Mas o New Order adorava esse tipo de coisa. Isso virou parte do mistério da banda — o fator “ele disse isso mesmo?” que nunca desaparece. “Every time I see you falling, I get down on my knees and pray” (“Toda vez que te vejo caindo, me ajoelho e rezo”) é um refrão genial; “Oh, God, Johnny, please don’t point that gun at me” (“Oh, Deus, Johnny, por favor não aponte essa arma para mim”) é um verso horrível; e não há nenhuma evidência de que alguém na banda se importasse com isso.

Se algum dia eles forem incluídos no Hall, com os quatro na mesma sala, haverá drama de altíssimo nível naquele palco. Hook e os outros três não se falam há anos. Quando saiu, ele formou sua própria banda para tocar esse repertório, chamada The Light. Sumner e Hook escreveram autobiografias detalhando os motivos pelos quais se detestam. Quando foram indicados pela primeira vez, Hook refletiu: “Talvez isso seja o ramo de oliveira de que precisávamos.” Mas talvez seja preciso mais do que um ramo de oliveira — provavelmente um ato de Deus. Ainda assim, esperamos ver isso acontecer algum dia. Quem sabe eles toquem “No Love Lost”.

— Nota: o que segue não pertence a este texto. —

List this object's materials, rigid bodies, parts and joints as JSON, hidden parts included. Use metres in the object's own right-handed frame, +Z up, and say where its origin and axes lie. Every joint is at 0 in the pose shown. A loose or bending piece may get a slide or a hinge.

Joy Division/New Order são definitivamente uma das maiores omissões do Rock and Roll Hall of Fame — mas não são os únicos. Os votantes têm um medo histórico do “outro dos anos 80”, especialmente se envolver sintetizadores, cabelos extravagantes ou sotaques britânicos. E esqueça os anos 90, cuja maioria dos grandes nomes do rock nunca sequer foi indicada — uma era que o Hall evita desesperadamente, mesmo tendo sido o auge cultural e comercial do rock. Para os votantes, qualquer rock depois de 1980 ainda é uma má companhia, e o Hall não [wukka-WHAM wukka-WHAM wukka-WHAM] “feel like makin’ love”. O Hall da Fama continuará vasculhando os anos 60 e 70 atrás de artistas medianos enquanto puder, e por que não? Todo mundo adora reclamar do Hall — é para isso que ele existe. (Luther Vandross? Nunca indicado! Sério! Fiona Apple? Também não!) Mas é só uma questão de tempo até que os votantes reconheçam o legado inescapável do Joy Division/New Order. Na verdade, toda a história da música pop está contida na evolução deles. Eles são a banda que emergiu dos escombros dos anos 70 e acabou inventando os anos 80.